▶ [TASK TO CARRY OUT]: Which lines contain the word "with"? Return each of them as written.

▶ [GIVEN DATA]:
..............................

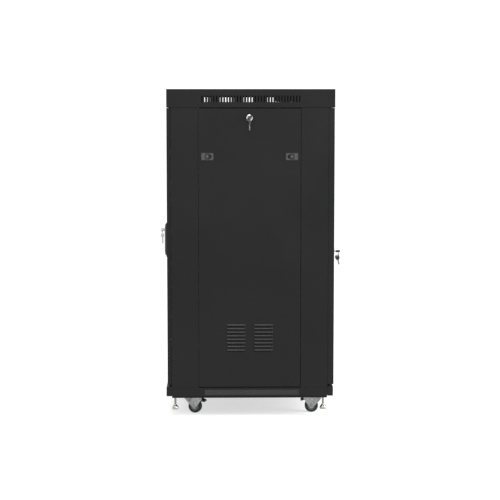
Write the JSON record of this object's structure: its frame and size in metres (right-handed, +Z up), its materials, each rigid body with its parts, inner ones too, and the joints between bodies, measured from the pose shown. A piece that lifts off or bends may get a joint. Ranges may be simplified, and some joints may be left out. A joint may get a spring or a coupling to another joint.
{
  "type": "network server rack cabinet",
  "caption": "Floor-standing enclosed 19-inch network cabinet with glass front door, steel rear door, lift-off side panels, roof fans, castors and levelling feet.",
  "frame": {"origin": "on the floor under the middle of the cabinet", "axes": "+Z up; -Y out of the front door; +X towards the side where both doors have their locks"},
  "size_m": [0.645, 0.647, 1.183],
  "materials": {
    "powder_coat": "fine-textured black powder coat",
    "zinc_plate": "bright zinc plate",
    "chrome": "polished chrome",
    "black_plastic": "moulded black plastic",
    "tinted_glass": "grey-tinted tempered glass",
    "rubber": "matt black wheel"
  },
  "bodies": {
    "cabinet": {"front_frame": "powder_coat", "rear_frame": "powder_coat", "roof_cover": "powder_coat", "roof_cable_cover": "powder_coat", "base_tray": "powder_coat", "base_cable_cover": "powder_coat", "front_rack_rail_right": "zinc_plate", "rear_rack_rail_right": "zinc_plate", "front_rack_rail_left": "zinc_plate", "rear_rack_rail_left": "zinc_plate", "upper_depth_rail_right": "powder_coat", "lower_depth_rail_right": "powder_coat", "upper_depth_rail_left": "powder_coat", "lower_depth_rail_left": "powder_coat", "fan_housing_right": "black_plastic", "fan_housing_left": "black_plastic", "castor_plate_front_right": "zinc_plate", "castor_plate_rear_right": "zinc_plate", "castor_plate_front_left": "zinc_plate", "castor_plate_rear_left": "zinc_plate"},
    "front_door": {"front_door_frame": "powder_coat", "front_door_glass": "tinted_glass", "front_handle_base": "black_plastic"},
    "handle_spindle": {"front_handle_spindle": "zinc_plate"},
    "handle_lever": {"front_handle_lever": "chrome"},
    "front_key": {"front_door_key": "chrome"},
    "rear_door": {"rear_door_panel": "powder_coat", "rear_lock_barrel": "chrome"},
    "rear_lock": {"rear_lock_cam": "zinc_plate", "rear_lock_key": "black_plastic"},
    "side_panel_right": {"side_panel_right": "powder_coat", "side_lock_barrel_right": "chrome"},
    "side_lock_right": {"side_lock_cam_right": "zinc_plate", "side_lock_key_right": "black_plastic"},
    "slide_latch_front_right": {"slide_latch_front_right": "zinc_plate"},
    "slide_latch_rear_right": {"slide_latch_rear_right": "zinc_plate"},
    "side_panel_left": {"side_panel_left": "powder_coat", "side_lock_barrel_left": "chrome"},
    "side_lock_left": {"side_lock_cam_left": "zinc_plate", "side_lock_key_left": "black_plastic"},
    "slide_latch_front_left": {"slide_latch_front_left": "zinc_plate"},
    "slide_latch_rear_left": {"slide_latch_rear_left": "zinc_plate"},
    "castor_front_right": {"castor_fork_front_right": "zinc_plate"},
    "wheel_front_right": {"castor_wheel_front_right": "rubber"},
    "pedal_front_right": {"brake_pedal_front_right": "black_plastic"},
    "castor_rear_right": {"castor_fork_rear_right": "zinc_plate"},
    "wheel_rear_right": {"castor_wheel_rear_right": "rubber"},
    "pedal_rear_right": {"brake_pedal_rear_right": "black_plastic"},
    "castor_front_left": {"castor_fork_front_left": "zinc_plate"},
    "wheel_front_left": {"castor_wheel_front_left": "rubber"},
    "pedal_front_left": {"brake_pedal_front_left": "black_plastic"},
    "castor_rear_left": {"castor_fork_rear_left": "zinc_plate"},
    "wheel_rear_left": {"castor_wheel_rear_left": "rubber"},
    "pedal_rear_left": {"brake_pedal_rear_left": "black_plastic"},
    "foot_front_right": {"levelling_foot_front_right": "zinc_plate"},
    "foot_rear_right": {"levelling_foot_rear_right": "zinc_plate"},
    "foot_front_left": {"levelling_foot_front_left": "zinc_plate"},
    "foot_rear_left": {"levelling_foot_rear_left": "zinc_plate"},
    "fan_rotor_right": {"fan_rotor_right": "black_plastic"},
    "fan_rotor_left": {"fan_rotor_left": "black_plastic"}
  },
  "joints": [
    {"name": "front_door_swing", "type": "hinge", "parent": "cabinet", "child": "front_door", "pos_m": [-0.291, -0.2913, 0.617], "axis": [0, 0, -1], "range_deg": [0, 105]},
    {"name": "handle_turn", "type": "hinge", "parent": "front_door", "child": "handle_spindle", "pos_m": [0.262, -0.303, 0.60175], "axis": [0, -1, 0], "range_deg": [0, 90]},
    {"name": "handle_lift", "type": "hinge", "parent": "handle_spindle", "child": "handle_lever", "pos_m": [0.262, -0.3038, 0.58975], "axis": [1, 0, 0], "range_deg": [0, 40]},
    {"name": "front_key_turn", "type": "hinge", "parent": "handle_lever", "child": "front_key", "pos_m": [0.262, -0.309, 0.68], "axis": [0, 1, 0], "range_deg": [0, 90]},
    {"name": "rear_door_swing", "type": "hinge", "parent": "cabinet", "child": "rear_door", "pos_m": [-0.291, 0.2831, 0.617], "axis": [0, 0, 1], "range_deg": [0, 105]},
    {"name": "rear_lock_turn", "type": "hinge", "parent": "rear_door", "child": "rear_lock", "pos_m": [0.262, 0.299, 0.6015], "axis": [0, 1, 0], "range_deg": [0, 90]},
    {"name": "side_panel_tilt_right", "type": "hinge", "parent": "cabinet", "child": "side_panel_right", "pos_m": [0.297, -0.0045, 0.114], "axis": [0, 1, 0], "range_deg": [0, 25]},
    {"name": "side_lock_turn_right", "type": "hinge", "parent": "side_panel_right", "child": "side_lock_right", "pos_m": [0.298, -0.0045, 1.081], "axis": [1, 0, 0], "range_deg": [0, 90]},
    {"name": "slide_latch_front_right_slide", "type": "slide", "parent": "side_panel_right", "child": "slide_latch_front_right", "axis": [0, 1, 0], "range_m": [0, 0.008], "stiffness_N_per_m": 300, "springref_m": -0.005},
    {"name": "slide_latch_rear_right_slide", "type": "slide", "parent": "side_panel_right", "child": "slide_latch_rear_right", "axis": [0, -1, 0], "range_m": [0, 0.008], "stiffness_N_per_m": 300, "springref_m": -0.005},
    {"name": "side_panel_tilt_left", "type": "hinge", "parent": "cabinet", "child": "side_panel_left", "pos_m": [-0.297, -0.0045, 0.114], "axis": [0, -1, 0], "range_deg": [0, 25]},
    {"name": "side_lock_turn_left", "type": "hinge", "parent": "side_panel_left", "child": "side_lock_left", "pos_m": [-0.298, -0.0045, 1.081], "axis": [-1, 0, 0], "range_deg": [0, 90]},
    {"name": "slide_latch_front_left_slide", "type": "slide", "parent": "side_panel_left", "child": "slide_latch_front_left", "axis": [0, 1, 0], "range_m": [0, 0.008], "stiffness_N_per_m": 300, "springref_m": -0.005},
    {"name": "slide_latch_rear_left_slide", "type": "slide", "parent": "side_panel_left", "child": "slide_latch_rear_left", "axis": [0, -1, 0], "range_m": [0, 0.008], "stiffness_N_per_m": 300, "springref_m": -0.005},
    {"name": "castor_swivel_front_right", "type": "hinge", "parent": "cabinet", "child": "castor_front_right", "pos_m": [0.2, -0.219, 0.06], "axis": [0, 0, 1], "continuous": true},
    {"name": "wheel_roll_front_right", "type": "hinge", "parent": "castor_front_right", "child": "wheel_front_right", "pos_m": [0.20525, -0.20283, 0.02469], "axis": [-0.9511, 0.309, 0], "continuous": true},
    {"name": "brake_pedal_press_front_right", "type": "hinge", "parent": "castor_front_right", "child": "pedal_front_right", "pos_m": [0.21051, -0.18666, 0.051], "axis": [0.9511, -0.309, 0], "range_deg": [0, 18]},
    {"name": "castor_swivel_rear_right", "type": "hinge", "parent": "cabinet", "child": "castor_rear_right", "pos_m": [0.2, 0.242, 0.06], "axis": [0, 0, 1], "continuous": true},
    {"name": "wheel_roll_rear_right", "type": "hinge", "parent": "castor_rear_right", "child": "wheel_rear_right", "pos_m": [0.19941, 0.22501, 0.02469], "axis": [0.9994, -0.0349, 0], "continuous": true},
    {"name": "brake_pedal_press_rear_right", "type": "hinge", "parent": "castor_rear_right", "child": "pedal_rear_right", "pos_m": [0.19881, 0.20802, 0.051], "axis": [-0.9994, 0.0349, 0], "range_deg": [0, 18]},
    {"name": "castor_swivel_front_left", "type": "hinge", "parent": "cabinet", "child": "castor_front_left", "pos_m": [-0.2, -0.219, 0.06], "axis": [0, 0, 1], "continuous": true},
    {"name": "wheel_roll_front_left", "type": "hinge", "parent": "castor_front_left", "child": "wheel_front_left", "pos_m": [-0.20295, -0.20226, 0.02469], "axis": [-0.9848, -0.1736, 0], "continuous": true},
    {"name": "brake_pedal_press_front_left", "type": "hinge", "parent": "castor_front_left", "child": "pedal_front_left", "pos_m": [-0.2059, -0.18552, 0.051], "axis": [0.9848, 0.1736, 0], "range_deg": [0, 18]},
    {"name": "castor_swivel_rear_left", "type": "hinge", "parent": "cabinet", "child": "castor_rear_left", "pos_m": [-0.2, 0.242, 0.06], "axis": [0, 0, 1], "continuous": true},
    {"name": "wheel_roll_rear_left", "type": "hinge", "parent": "castor_rear_left", "child": "wheel_rear_left", "pos_m": [-0.19281, 0.22659, 0.02469], "axis": [0.9063, 0.4226, 0], "continuous": true},
    {"name": "brake_pedal_press_rear_left", "type": "hinge", "parent": "castor_rear_left", "child": "pedal_rear_left", "pos_m": [-0.18563, 0.21119, 0.051], "axis": [-0.9063, -0.4226, 0], "range_deg": [0, 18]},
    {"name": "foot_screw_front_right", "type": "slide", "parent": "cabinet", "child": "foot_front_right", "axis": [0, 0, 1], "range_m": [-0.03, 0.012]},
    {"name": "foot_screw_rear_right", "type": "slide", "parent": "cabinet", "child": "foot_rear_right", "axis": [0, 0, 1], "range_m": [-0.03, 0.012]},
    {"name": "foot_screw_front_left", "type": "slide", "parent": "cabinet", "child": "foot_front_left", "axis": [0, 0, 1], "range_m": [-0.03, 0.012]},
    {"name": "foot_screw_rear_left", "type": "slide", "parent": "cabinet", "child": "foot_rear_left", "axis": [0, 0, 1], "range_m": [-0.03, 0.012]},
    {"name": "fan_spin_right", "type": "hinge", "parent": "cabinet", "child": "fan_rotor_right", "pos_m": [0.085, 0.155, 1.16], "axis": [0, 0, 1], "continuous": true},
    {"name": "fan_spin_left", "type": "hinge", "parent": "cabinet", "child": "fan_rotor_left", "pos_m": [-0.085, 0.155, 1.16], "axis": [0, 0, 1], "continuous": true}
  ]
}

..............................

▶ [ANSWER FOR THE TASK]:
Write the JSON record of this object's structure: its frame and size in metres (right-handed, +Z up), its materials, each rigid body with its parts, inner ones too, and the joints between bodies, measured from the pose shown. A piece that lifts off or bends may get a joint. Ranges may be simplified, and some joints may be left out. A joint may get a spring or a coupling to another joint.
  "caption": "Floor-standing enclosed 19-inch network cabinet with glass front door, steel rear door, lift-off side panels, roof fans, castors and levelling feet.",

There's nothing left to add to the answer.